If the Primrose’s predicament seemed a thing less of the twentieth century than of the eighteenth—an episode, perhaps, from Captain Cook’s voyages in the Pacific—it is because the island where the ship lay grounded had somehow managed to slip through the net of history. Although its existence had been known for centuries, its inhabitants had had virtually no contact with the rest of humanity. Anthropologists referred to them as “Sentinelese,” but no one knew what they called themselves—indeed, no one even knew what language they spoke. And in any case, no one within living memory had gotten close enough to ask. Whether the natives’ prelapsarian state was one of savagery or innocence, no one knew either.

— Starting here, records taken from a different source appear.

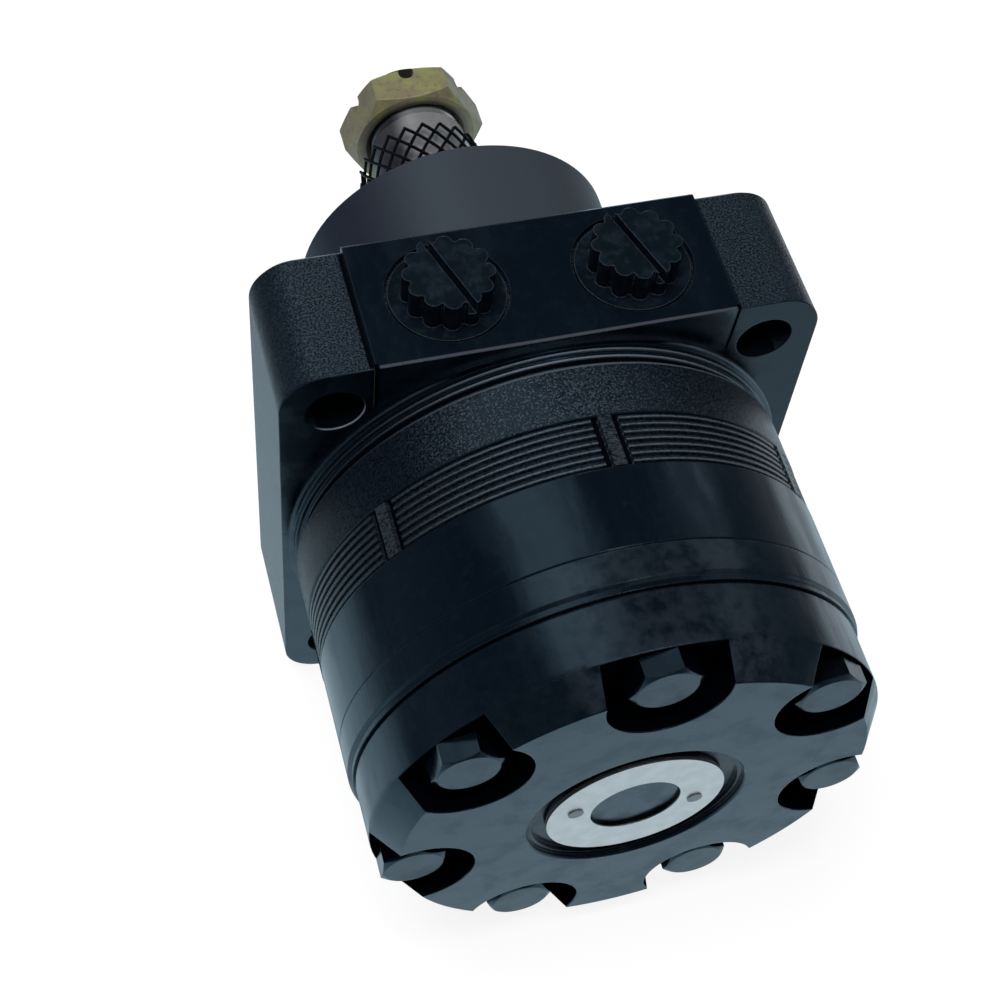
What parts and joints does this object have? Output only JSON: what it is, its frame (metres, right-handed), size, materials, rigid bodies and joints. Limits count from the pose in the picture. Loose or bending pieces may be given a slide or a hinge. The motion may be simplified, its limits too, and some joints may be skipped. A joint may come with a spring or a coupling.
{
  "type": "hydraulic wheel motor",
  "caption": "Hydraulic wheel motor with a square flange, plugged ports on a pad, a round bolted stack, a long pilot and a tapered shaft in a net sleeve with a slotted nut",
  "frame": {"origin": "centre of the wheel-mount flange's front face, on the shaft's line", "axes": "+Y runs along the shaft towards its nut, +Z points out of the port face, and +X completes them"},
  "size_m": [0.127, 0.2262, 0.1358],
  "materials": {
    "dark_paint": "satin",
    "steel": "machined",
    "hardened_steel": "ground",
    "bright_plate": "satin",
    "yellow_zinc": "zinc plated",
    "black_plastic": "satin",
    "rubber": "matte"
  },
  "bodies": {
    "motor_body": {"housing": "dark_paint", "dust_seal": "rubber", "seal_washer": "steel", "shaft_seal": "rubber", "front_bearing_shell": "steel", "rear_bearing_shell": "steel", "thrust_washer_front": "hardened_steel", "manifold": "dark_paint", "stator_ring": "dark_paint", "end_plate": "dark_paint", "balance_plate": "dark_paint", "end_cover": "dark_paint", "cover_bolts": "dark_paint", "ring_plate": "bright_plate", "plate_pins": "steel", "body_seal_1": "rubber", "body_seal_2": "rubber", "body_seal_3": "rubber", "body_seal_4": "rubber"},
    "output_shaft": {"shaft": "steel", "shaft_key": "steel", "shaft_nut": "yellow_zinc", "net_sleeve": "black_plastic", "thrust_washer_rear": "hardened_steel"},
    "front_bearing": {"front_needles": "hardened_steel", "front_cage": "steel"},
    "rear_bearing": {"rear_needles": "hardened_steel", "rear_cage": "steel"},
    "thrust_bearing": {"thrust_needles": "hardened_steel", "thrust_cage": "steel"},
    "spacer_orbit": {"link_spacer": "steel"},
    "rotor": {"rotor": "hardened_steel"},
    "drive_link": {"drive_link": "hardened_steel"},
    "seal_left": {"plug_seal_left": "rubber"},
    "plug_left": {"port_plug_left": "black_plastic"},
    "seal_right": {"plug_seal_right": "rubber"},
    "plug_right": {"port_plug_right": "black_plastic"},
    "roller_1": {"roller_1": "hardened_steel"},
    "roller_2": {"roller_2": "hardened_steel"},
    "roller_3": {"roller_3": "hardened_steel"},
    "roller_4": {"roller_4": "hardened_steel"},
    "roller_5": {"roller_5": "hardened_steel"},
    "roller_6": {"roller_6": "hardened_steel"},
    "roller_7": {"roller_7": "hardened_steel"}
  },
  "joints": [
    {"name": "shaft_spin", "type": "hinge", "parent": "motor_body", "child": "output_shaft", "pos_m": [0, 0, 0], "axis": [0, 1, 0], "continuous": true},
    {"name": "front_bearing_spin", "type": "hinge", "parent": "motor_body", "child": "front_bearing", "pos_m": [0, 0, 0], "axis": [0, 1, 0], "continuous": true},
    {"name": "rear_bearing_spin", "type": "hinge", "parent": "motor_body", "child": "rear_bearing", "pos_m": [0, 0, 0], "axis": [0, 1, 0], "continuous": true},
    {"name": "thrust_bearing_spin", "type": "hinge", "parent": "motor_body", "child": "thrust_bearing", "pos_m": [0, 0, 0], "axis": [0, 1, 0], "continuous": true},
    {"name": "rotor_orbit", "type": "hinge", "parent": "motor_body", "child": "spacer_orbit", "pos_m": [0, 0, 0], "axis": [0, 1, 0], "continuous": true},
    {"name": "rotor_spin", "type": "hinge", "parent": "spacer_orbit", "child": "rotor", "pos_m": [0, 0, -0.003], "axis": [0, 1, 0], "continuous": true},
    {"name": "link_spin", "type": "hinge", "parent": "spacer_orbit", "child": "drive_link", "pos_m": [0, -0.024, 0], "axis": [0, 0.9985, 0.0545], "continuous": true},
    {"name": "roller_1_spin", "type": "hinge", "parent": "motor_body", "child": "roller_1", "pos_m": [0.0154, -0.07895, 0.03198], "axis": [0, 1, 0], "continuous": true},
    {"name": "roller_2_spin", "type": "hinge", "parent": "motor_body", "child": "roller_2", "pos_m": [0.03461, -0.07895, 0.0079], "axis": [0, 1, 0], "continuous": true},
    {"name": "roller_3_spin", "type": "hinge", "parent": "motor_body", "child": "roller_3", "pos_m": [0.02775, -0.07895, -0.02213], "axis": [0, 1, 0], "continuous": true},
    {"name": "roller_4_spin", "type": "hinge", "parent": "motor_body", "child": "roller_4", "pos_m": [0, -0.07895, -0.0355], "axis": [0, 1, 0], "continuous": true},
    {"name": "roller_5_spin", "type": "hinge", "parent": "motor_body", "child": "roller_5", "pos_m": [-0.02775, -0.07895, -0.02213], "axis": [0, 1, 0], "continuous": true},
    {"name": "roller_6_spin", "type": "hinge", "parent": "motor_body", "child": "roller_6", "pos_m": [-0.03461, -0.07895, 0.0079], "axis": [0, 1, 0], "continuous": true},
    {"name": "roller_7_spin", "type": "hinge", "parent": "motor_body", "child": "roller_7", "pos_m": [-0.0154, -0.07895, 0.03198], "axis": [0, 1, 0], "continuous": true},
    {"name": "plug_left_lift", "type": "slide", "parent": "motor_body", "child": "seal_left", "axis": [0, 0, 1], "range_m": [0, 0.0164]},
    {"name": "plug_left_turn", "type": "hinge", "parent": "seal_left", "child": "plug_left", "pos_m": [-0.0218, -0.0185, 0.0634], "axis": [0, 0, 1], "range_deg": [0, 3240]},
    {"name": "plug_right_lift", "type": "slide", "parent": "motor_body", "child": "seal_right", "axis": [0, 0, 1], "range_m": [0, 0.0164]},
    {"name": "plug_right_turn", "type": "hinge", "parent": "seal_right", "child": "plug_right", "pos_m": [0.0218, -0.0185, 0.0634], "axis": [0, 0, 1], "range_deg": [0, 3240]}
  ],
  "couplings": [
    {"joint": "front_bearing_spin", "follows": "shaft_spin", "ratio": 0.44872},
    {"joint": "rear_bearing_spin", "follows": "shaft_spin", "ratio": 0.46512},
    {"joint": "thrust_bearing_spin", "follows": "shaft_spin", "ratio": 0.5},
    {"joint": "rotor_orbit", "follows": "shaft_spin", "ratio": -6},
    {"joint": "rotor_spin", "follows": "shaft_spin", "ratio": 7},
    {"joint": "link_spin", "follows": "shaft_spin", "ratio": 7},
    {"joint": "plug_left_lift", "follows": "plug_left_turn", "m_per_rad": 0.000289},
    {"joint": "plug_right_lift", "follows": "plug_right_turn", "m_per_rad": 0.000289}
  ]
}
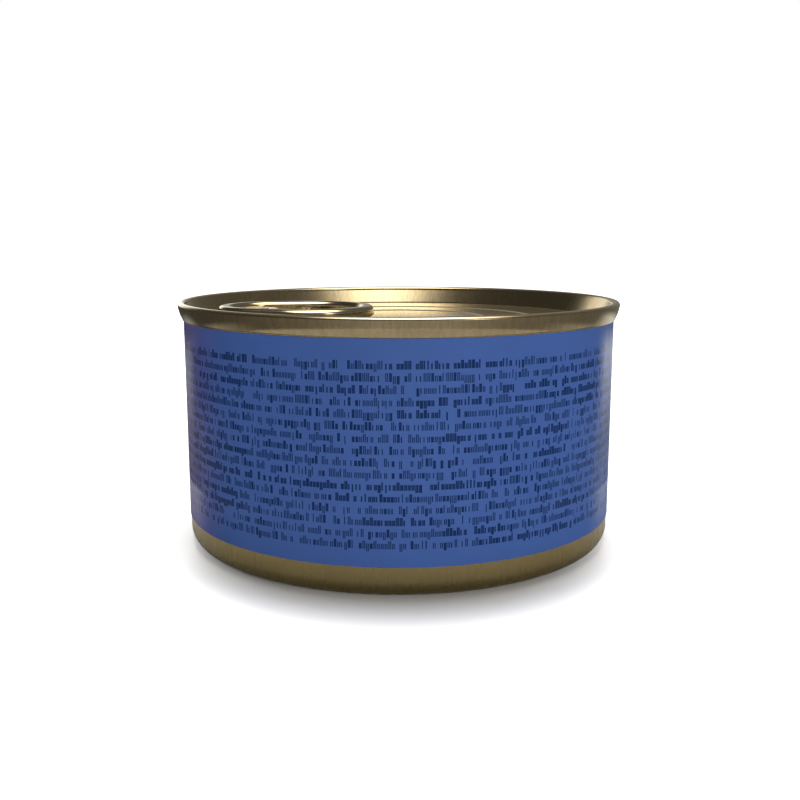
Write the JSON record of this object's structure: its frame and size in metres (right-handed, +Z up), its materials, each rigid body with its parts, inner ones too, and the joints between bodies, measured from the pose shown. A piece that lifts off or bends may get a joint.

The same monsoon-whipped waves that had driven the Primrose onto the reef kept the tribesmen’s canoes at bay, and high winds blew their arrows off the mark. The crew kept up a twenty-four-hour guard with makeshift weapons—a flare gun, axes, some lengths of pipe—as news of the emergency slowly filtered to the outside world. (An Indian government spokesman denied reports in the Hong Kong press that the Sentinelese were “cannibals.” A Hong Kong government spokesman suggested that perhaps the Primrose’s radio officer had “gone bananas.”) After nearly a week, the Indian Navy dispatched a tugboat and a helicopter to rescue the besieged sailors.

The natives of North Sentinel must have watched the whirring aircraft as it hovered three times above the great steel hulk, lowering a rope ladder to pluck the men safely back into modernity. Then the strange machines departed, the sea calmed, and the island remained, lush and impenetrable, still waiting for its Cook or its Columbus.